Let $x$ be a $p$-dimensional random vector, and suppose we have a set of $n$ observations and we put them in $X \in \mathbb{R}^{n \times p}$, the data matrix. For simplicity assume $n > p$ and that the data have already been centered. We can then theoretically have full rank covariance matrix $$S = \frac{1}{n-1}X^TX=\frac{1}{n-1}\sum_{i}x_ix_i^T.$$
Now we know that $S$ is at least semi-SPD. Supposing it is indeed only semi-SPD, apparently this implies that our observations actually lie on a lower dimensional hyperplane. Seeing this in one direction is simple, suppose $y_i:=Ax_i$, where $A \in \mathbb{R}^{q \times p}$ and $q>p$. That is, we apply a tall matrix to $x$ so that it looks like it lives in a higher dimension. Let $S_y$ denote the covariance matrix of $y$, thus $S_y = ASA^T \in \mathbb{R}^{q \times q}$, but rank is at most $p$. This shows that 'up-dimensioning' your data will result in a singular covariance matrix.

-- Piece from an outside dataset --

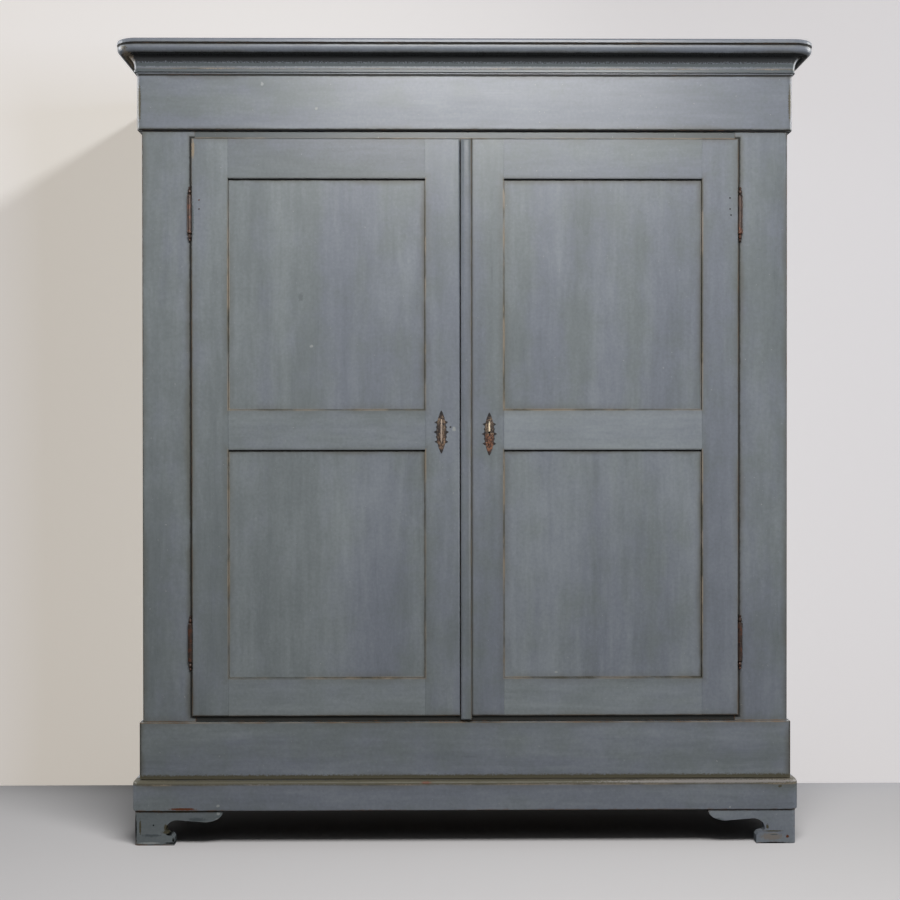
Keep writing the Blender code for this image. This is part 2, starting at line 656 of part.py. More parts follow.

On the other hand, how does a singular covariance matrix implies that the data lives in a lower dimensional hyperplane? Decompose $S = ODO^T$, and suppose $\text{rank}(s) + k = p$. Then, the lower right block of $D$, of dimension $k \times k$ can be written such that it's a zero matrix, and we can throw away the last $k$ columns of $O$, call this matrix $O_{p-k}$. Now, since $O_{p-k} \in \mathbb{R}^{p \times (p-k)}$, we can 'rref' it: there exists an elementary matrix (or rather product of elementary matrices) $M$ such that $MO_{p-k}$ have zeroes in the bottom $k\times k$.
To sum up, so far we have shown that:$$S = ODO^T = O_{p-k}DO_{p-k}^T.$$ Now, since $M$ is an elementary matrix, applying $M$ into our observations $x_i$ does not drop dimensions, but the covariance matrix of $Mx$ is equal to $S_M = MOD(MO)^T = MO_{p-k}D(MO_{p-k})^T$. I'm pretty sure the way I wrote this will result in $[S_M]_{i,j}=0$ for every $i > (p-k)$ and $j > (p-k)$. Thus just by applying a full rank linear transformation, we can show that the data has zero variance in $k$ axes: each observation have the same value for these $k$ axes and thus the data really only lives in $p-k$ dimensions.
I guess I don't really have a question other than asking if my reasoning is valid. Is there a simpler way of seeing the second direction though?
Suppose that $\DeclareMathOperator{\r}{rank}\r(S) < p$, which is equivalent to saying $\r(X^TX)<p$. By the rank-nullity theorem, there must exist a vector $a=[a_1\;\cdots \;a_p]^T$ in the kernel of $X^TX$. This means that $(X^TX)a=0$, which further implies that $a^TX^TXa=0$, which is equivalent to $$ (Xa)^T(Xa)=0. $$ For all real vectors $z$, we have $z^Tz=0$ implies $z=0$, because $z^Tz=z_1^2+\dots+z_p^2$. Therefore, from the above, we conclude that $Xa$ is the zero vector. But for each $i\in \{1,\dots,n\}$, the $i^\text{th}$ component of $Xa$ is simply $ x_i\cdot a, $ so we have shown that all of the data points lie on the hyperplane defined by $a\cdot x=0$.